SMWS tells us that this Society cask 10.215 (or Bunnahabhain, for those of you familiar with the codes) was initially matured for 11 years in an ex-bourbon cask before being transferred to a first-fill oloroso sherry hogshead.


Review

SMWS 20.215, Bunnahabhain 13yo, 2021 Release, Sunset Over Loch Indaal, 59.3% ABV
£79, sold out.

Nose

Plums, dark chocolate and spices. The big ABV warns you on the nose to proceed slowly. A faint salt-spray quality. Very big but very nice.

Palate

Something like coastal, rocky saltiness with oloroso sherry waves lapping at the shore. The bottle tasting notes are spot-on here (perhaps the power of suggestion?) with the “chalky salinity,” walnuts, rum, and raisins. Dark chocolate and plums again. Big ABV hit of spice, but wonderfully coating mouthfeel and texture. Cinnamon, boozy honey, and vanilla melted together.

The Dregs

This is a finish that works wonderfully. I haven’t tasted any bourbon-only cask matured Bunnahabhain, and so technically don’t have much baseline for what this finish actually contributes beyond the initial maturation. But, I don’t think we need to have tasted an example of the initially matured spirit to enjoy what a finish can bring to a whisky. You can taste here what the initial cask contributed, and this is precisely how you can tell if a finish has been successful. 
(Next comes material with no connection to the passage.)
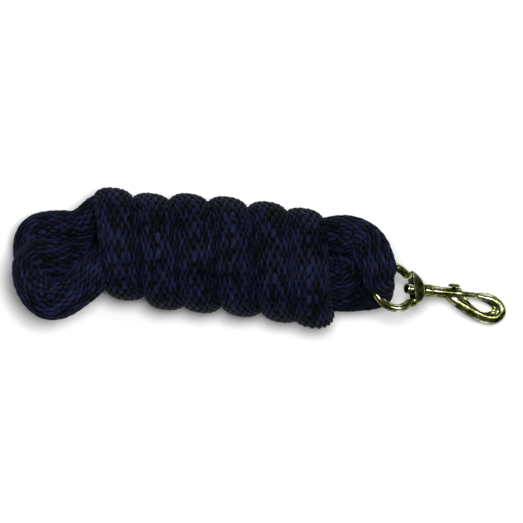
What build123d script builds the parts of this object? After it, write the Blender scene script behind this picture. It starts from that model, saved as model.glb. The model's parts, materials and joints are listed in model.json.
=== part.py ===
"""Lead rope wound in a hank, with a swivel-eye bolt snap.

Frame: millimetres, +Z up, +X along the hank towards the snap. The origin lies on the
surface under the middle of the whole object's box.
"""
from build123d import *
import math
import os

os.makedirs("parts", exist_ok=True)

# ---- driving dimensions: the hank ----
rope_diameter = 19.8
wrap_count = 6
wrap_pitch = 19.8
wrap_lean = 12.6            # degrees that the front of a turn leans off square
wrap_outer_radius = 30.3
wrap_crown_radius = 13.0    # how round the top of each pressed turn is
core_radius = 24.0
underside_flat = 2.0        # depth pressed flat where the hank lies
hank_middle = (-27.3, 5.98)  # where the wraps' middle stands in the frame
corner_share = 0.45         # of the shorter run at a corner, taken up by its arc

# ---- driving dimensions: the bights ----
snap_leg_diameter = 16.0    # the rope is pulled thin where it grips the ring
neck_diameter = 8.0         # squeezed inside the ring
neck_half_length = 9.2
neck_flare = 3.0
tail_diameter = 17.0
fused_length = 3.0
fused_inset = 0.5           # the melted cap is this much smaller than the tail
fused_rounding = 1.5

# ---- driving dimensions: the snap ----
ring_from_hank = (97.0, -3.9, 37.4)  # ring's middle, from the hank's middle and the surface
eye_wire = 4.2
eye_ring_radius = 11.6      # to the middle of the wire
boss_inner = 11.2           # crossbar's inner face, from the ring's middle
boss_face_half = 6.2        # half the straight length of that face
boss_radius = 10.0
boss_middle = 8.2
boss_thickness = 5.6
boss_rounding = 1.2
rivet_shank = 3.4
swivel_clearance = 0.08     # radial, rivet in the crossbar
rivet_head = 5.7
rivet_head_length = 3.6
rivet_head_rounding = 1.3
rivet_head_gap = 0.1        # head to crossbar
swivel_gap = 0.3            # end play between crossbar and body
rivet_grip = 3.0            # how far the shank is pressed into the collar
socket_wall = 0.9           # between the shank's end and the bolt's bore
collar_diameter = 6.2
collar_length = 4.2
collar_bevel = 0.5
barrel_diameter = 5.8
barrel_length = 22.2        # with the collar
bolt_diameter = 2.7
bolt_clearance = 0.09       # radial, bolt in its bore
bolt_length = 15.9
bolt_bevel = 0.4
gate_travel = 8.5
nose_left_out = 1.2         # of the bolt past the barrel when it is drawn back
hook_thickness = 4.6
throat_depth = 0.5          # how far the clearance for the bolt reaches into the barrel
throat_ease = 0.2           # radial, added to the bore's clearance there
gate_gap = 0.3              # bolt's nose to the hook's tip
stud_shank = 1.7
stud_clearance = 0.15
stud_from_rear = 2.2        # stud's middle from the bolt's rear face
stud_head = 6.2
stud_head_height = 1.6
stud_rise = 0.3             # under the head, above the barrel
stud_dome = 0.8             # share of the head's height that is rounded
spring_wire = 0.35
spring_turns = 7
spring_end_gap = 0.1
spring_side_gap = 0.05      # radial, coil inside the bolt's diameter
snap_dip = 30.0             # degrees that the snap slopes down to its hook
snap_yaw = 1.9
eye_roll = 22.0             # degrees that the ring is rolled on the snap's axis

joined = 0.2                # how far one solid is run into the next where they are one piece
sliver = 0.01               # keeps a cut off the face that it stops at

# ---- worked out ----
hank_axis_height = wrap_outer_radius - underside_flat
barrel_start = boss_middle + boss_radius + swivel_gap
barrel_end = barrel_start + barrel_length
bolt_nose = barrel_end + gate_travel + nose_left_out
bolt_rear = bolt_nose - bolt_length
bore_end = barrel_start + rivet_grip + socket_wall
stud_place = bolt_rear + stud_from_rear
hook_tip = bolt_nose + gate_gap


def hank_point(x, y, z):
    """A point given from the hank's middle and from the surface."""
    return Vector(hank_middle[0] + x, hank_middle[1] + y, z)


ring_middle = hank_point(*ring_from_hank)


def along_x(radius, start, end):
    """A round bar on the X axis from start to end."""
    disc = Plane.YZ.offset(start) * Circle(radius)
    return extrude(disc, end - start)


# The snap is drawn with its axis on +X, the hook's opening in XY and the origin in the
# ring's middle, and is then placed with these.
snap_place = Location(ring_middle) * Rotation(0, 0, snap_yaw) * Rotation(0, snap_dip, 0)
eye_place = snap_place * Rotation(-eye_roll, 0, 0)


# ---- rope ----
snap_route = [
    (40, 6, 33),
    (60, 15, 38),
    (79, 19.5, 45),
    (93.2, 15.5, 52.5),
    (93.6, -12.5, 33),
    (79, -13, 23),
    (61, -10, 22),
    (40, -7, 24),
]
far_route = [
    (-42, 9, 24),
    (-60, 4, 21),
    (-80, 4, 20),
    (-93, -6, 22),
    (-94, -21, 27),
    (-84, -32.5, 31),
    (-67, -31, 33),
    (-44, -15, 33),
]
tail_route = [
    (-46, 2, 44),
    (-58, -5, 47),
    (-72, -13, 43),
    (-78, -15, 30),
    (-78, -14, 12),
]


def route_radii(points):
    """The largest arc that each corner's two runs allow."""
    radii = []
    for before, corner, after in zip(points, points[1:], points[2:]):
        come = corner - before
        leave = after - corner
        turn = math.radians(come.get_angle(leave))
        shorter = min(come.length, leave.length)
        radii.append(corner_share * shorter / math.tan(turn / 2))
    return radii


def rope_tube(name, route, diameter):
    """A plain tube of straight runs and tangent arcs along a route."""
    points = [hank_point(*point) for point in route]
    radii = route_radii(points)
    path = FilletPolyline(*points, radius=radii)
    start = Plane(origin=path @ 0, z_dir=path % 0)
    tube = sweep(start * Circle(diameter / 2), path=path)
    expected = math.pi * diameter**2 / 4 * path.length
    print(name, "radii", [round(r, 1) for r in radii], "length", round(path.length, 1),
          "volume ratio", round(tube.volume / expected, 4))
    return tube


def make_wraps():
    """The wound bundle: leaning turns pressed side by side round the core."""
    ring_radius = wrap_outer_radius - wrap_crown_radius
    turns = None
    first = -(wrap_count - 1) / 2 * wrap_pitch
    for index in range(wrap_count):
        place = Location(hank_point(first + index * wrap_pitch, 0, hank_axis_height))
        upright = Rotation(0, 0, wrap_lean) * Rotation(0, 90, 0)
        turn = place * upright * Torus(ring_radius, wrap_crown_radius)
        turns = turn if turns is None else turns + turn
    end_bulge = wrap_crown_radius / 3
    reach = end_bulge - first
    core = Pos(hank_middle[0], hank_middle[1], hank_axis_height) * along_x(core_radius, -reach, reach)
    bundle = turns + core
    room = 4 * reach
    below = Pos(hank_middle[0], hank_middle[1], -room / 2) * Box(room, room, room)
    return bundle - below


def neck_groove(neck_top, neck_foot, middle):
    """What the ring squeezes out of the rope: a flared groove about the strand's line."""
    deep = neck_diameter / 2
    wide = rope_diameter
    flat = neck_half_length
    flare = flat + neck_flare
    edge = snap_leg_diameter / 2
    profile = Polygon(
        (deep, -flat), (edge, -flare), (wide, -flare), (wide, flare), (edge, flare), (deep, flat),
        align=None)
    tool = revolve(Plane.XZ * profile, Axis.Z)
    return Plane(origin=middle, z_dir=neck_top - neck_foot).location * tool


def make_snap_bight(wraps):
    tube = rope_tube("snap_end_bight", snap_route, snap_leg_diameter)
    return tube - wraps - neck_groove(neck_top, neck_foot, neck_middle)


def make_far_bight(wraps):
    tube = rope_tube("far_end_bight", far_route, rope_diameter)
    return tube - wraps


def make_tail(wraps, far_bight):
    tube = rope_tube("far_end_tail", tail_route, tail_diameter)
    return tube - wraps - far_bight


def make_fused_end():
    """The melted cap on the rope's end, under the tucked tail."""
    end = hank_point(*tail_route[-1])
    run = end - hank_point(*tail_route[-2])
    cap_radius = tail_diameter / 2 - fused_inset
    cap = Cylinder(cap_radius, fused_length, align=(Align.CENTER, Align.CENTER, Align.MIN))
    cap = fillet(cap.edges().group_by(Axis.Z)[-1], fused_rounding)
    return Plane(origin=end, z_dir=run).location * cap


# ---- snap ----
def make_eye():
    """Swivel ring with its crossbar boss, bored for the rivet."""
    ring = Torus(eye_ring_radius, eye_wire / 2)
    boss = Pos(boss_middle, 0, 0) * Cylinder(boss_radius, boss_thickness)
    boss = fillet(boss.edges(), boss_rounding)
    room = 4 * boss_radius
    inside = Pos(boss_inner - room / 2, 0, 0) * Box(room, room, room)
    window = Pos(boss_inner / 2, 0, 0) * Box(boss_inner, 2 * boss_face_half, room)
    bore = along_x(rivet_shank / 2 + swivel_clearance, 0, room)
    return ring - window + (boss - inside) - bore


def make_rivet():
    """Domed head in the ring, shank through the crossbar and into the collar."""
    head = along_x(rivet_head / 2, boss_inner - rivet_head_length, boss_inner - rivet_head_gap)
    head = fillet(head.edges().group_by(Axis.X)[0], rivet_head_rounding)
    shank = along_x(rivet_shank / 2, boss_inner - rivet_head_gap - joined, barrel_start + rivet_grip)
    return head + shank


def hook_outline():
    """The hook's face: a tapering horn from under the barrel round to the tip."""
    heel = (barrel_end - 9.5, -1.6)
    outer = Spline(heel, (barrel_end + 1.6, -8.6), (barrel_end + 13.0, -13.2),
                   (barrel_end + 22.5, -13.6), (barrel_end + 28.2, -8.0),
                   (barrel_end + 22.0, 0.2), (hook_tip + 3.0, 1.7), (hook_tip, 1.3),
                   tangents=[(0.75, -0.66), (-1, -0.16)])
    tip = Line((hook_tip, 1.3), (hook_tip, -1.8))
    inner = Spline((hook_tip, -1.8), (barrel_end + 16.0, -3.2), (barrel_end + 21.0, -6.5),
                   (barrel_end + 17.5, -8.4), (barrel_end + 9.5, -6.5), (barrel_end + 4.0, -2.0),
                   tangents=[(1, 0), (-0.7, 0.7)])
    throat = Line((barrel_end + 4.0, -2.0), (barrel_end - 1.0, -0.4))
    back = Line((barrel_end - 1.0, -0.4), heel)
    return make_face(outer + tip + inner + throat + back)


def make_hook_body():
    """Collar, barrel and hook in one casting, bored and slotted for the bolt."""
    horn = extrude(hook_outline(), hook_thickness / 2, both=True)
    collar = along_x(collar_diameter / 2, barrel_start, barrel_start + collar_length)
    collar = chamfer(collar.edges(), collar_bevel)
    barrel = along_x(barrel_diameter / 2, barrel_start + 2 * collar_bevel, barrel_end)
    bore = along_x(bolt_diameter / 2 + bolt_clearance, bore_end, hook_tip)
    socket = along_x(rivet_shank / 2, barrel_start - swivel_gap, barrel_start + rivet_grip)
    slot_radius = stud_shank / 2 + stud_clearance
    slot_length = gate_travel + 2 * slot_radius
    slot_middle = stud_place - gate_travel / 2
    slot = Pos(slot_middle, barrel_diameter / 2, 0) * Rotation(90, 0, 0) * extrude(
        SlotOverall(slot_length, 2 * slot_radius), barrel_diameter / 2, both=True)
    throat_radius = bolt_diameter / 2 + bolt_clearance + throat_ease
    throat = along_x(throat_radius, barrel_end - throat_depth, hook_tip - sliver)
    return horn + collar + barrel - bore - socket - slot - throat


def make_bolt():
    """The round plunger, cross-drilled for the stud."""
    bolt = along_x(bolt_diameter / 2, bolt_rear, bolt_nose)
    bolt = chamfer(bolt.edges().group_by(Axis.X)[-1], bolt_bevel)
    hole = Pos(stud_place, 0, 0) * Rotation(90, 0, 0) * Cylinder(stud_shank / 2, 3 * bolt_diameter)
    above = Pos(stud_place, -bolt_diameter / 2, 0) * Box(stud_shank * 2, bolt_diameter, bolt_diameter)
    return bolt - (hole - above)


def make_stud():
    """Thumb stud: shank in the bolt, round head above the slot."""
    under = barrel_diameter / 2 + stud_rise
    shank = Cylinder(stud_shank / 2, under + joined, align=(Align.CENTER, Align.CENTER, Align.MIN))
    head = Pos(0, 0, under) * Cylinder(
        stud_head / 2, stud_head_height, align=(Align.CENTER, Align.CENTER, Align.MIN))
    head = fillet(head.edges().group_by(Axis.Z)[-1], stud_head_height * stud_dome)
    return Pos(stud_place, 0, 0) * Rotation(-90, 0, 0) * (shank + head)


def make_spring():
    """Coil spring between the bore's end and the bolt."""
    length = bolt_rear - bore_end - 2 * spring_end_gap - spring_wire
    radius = bolt_diameter / 2 - spring_wire / 2 - spring_side_gap
    path = Helix(pitch=length / spring_turns, height=length, radius=radius)
    wire = Plane(origin=path @ 0, z_dir=path % 0) * Circle(spring_wire / 2)
    coil = sweep(wire, path=path, is_frenet=True)
    return Pos(bore_end + spring_end_gap + spring_wire / 2, 0, 0) * Rotation(0, 90, 0) * coil


neck_top = hank_point(*snap_route[3])
neck_foot = hank_point(*snap_route[4])
neck_line = (neck_top - neck_foot).normalized()
toward_ring = ring_middle - neck_foot
neck_middle = neck_foot + neck_line * toward_ring.dot(neck_line)

wraps = make_wraps()
snap_bight = make_snap_bight(wraps)
far_bight = make_far_bight(wraps)
tail = make_tail(wraps, far_bight)
nodes = {
    "rope_wraps": wraps,
    "snap_end_bight": snap_bight,
    "far_end_bight": far_bight,
    "far_end_tail": tail,
    "fused_end": make_fused_end() - far_bight,
    "swivel_eye": eye_place * make_eye(),
    "swivel_rivet": snap_place * make_rivet(),
    "hook_body": snap_place * make_hook_body(),
    "bolt": snap_place * make_bolt(),
    "thumb_stud": snap_place * make_stud(),
    "return_spring": snap_place * make_spring(),
}
for name, solid in nodes.items():
    export_step(solid, f"parts/{name}.step")

print("neck middle", neck_middle, "line", neck_line)
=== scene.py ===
import json
import math

import bpy
import numpy as np
from bpy.props import FloatProperty, FloatVectorProperty, IntProperty, PointerProperty
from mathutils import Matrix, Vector


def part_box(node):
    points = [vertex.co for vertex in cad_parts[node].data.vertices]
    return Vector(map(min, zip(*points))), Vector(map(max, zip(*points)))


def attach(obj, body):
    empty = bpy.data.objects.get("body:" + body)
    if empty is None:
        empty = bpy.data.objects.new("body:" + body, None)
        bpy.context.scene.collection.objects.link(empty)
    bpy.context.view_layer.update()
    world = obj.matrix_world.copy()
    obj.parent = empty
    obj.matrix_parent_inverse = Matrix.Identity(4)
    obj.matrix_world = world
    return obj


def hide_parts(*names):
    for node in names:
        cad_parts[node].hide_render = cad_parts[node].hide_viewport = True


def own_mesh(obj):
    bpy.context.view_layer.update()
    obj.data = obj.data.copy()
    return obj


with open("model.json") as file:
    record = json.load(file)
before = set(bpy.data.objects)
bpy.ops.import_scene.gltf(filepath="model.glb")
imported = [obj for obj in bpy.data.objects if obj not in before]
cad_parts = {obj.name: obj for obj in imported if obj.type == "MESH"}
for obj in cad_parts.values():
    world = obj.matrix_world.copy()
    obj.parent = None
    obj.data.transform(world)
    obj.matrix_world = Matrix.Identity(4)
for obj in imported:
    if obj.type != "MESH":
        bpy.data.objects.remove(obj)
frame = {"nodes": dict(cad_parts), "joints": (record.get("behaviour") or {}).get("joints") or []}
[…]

You can’t miss the oloroso, but the coastal-pebble-saltiness comes through from both the spirit and the initial bourbon cask. It’s true that Bunnahabhain is known as a sherried malt, and so yet another sherried Bunna might not seem to be of interest.  Yet, this is a good one. Bunnahabhain is actually quite a substantial spirit, and so even with this fairly active secondary cask it holds up in a great way. It’s one of those marriages comprised of two dominant personalities that you think might lead to constant confrontation, but instead the two parties respect each other enough to share the limelight.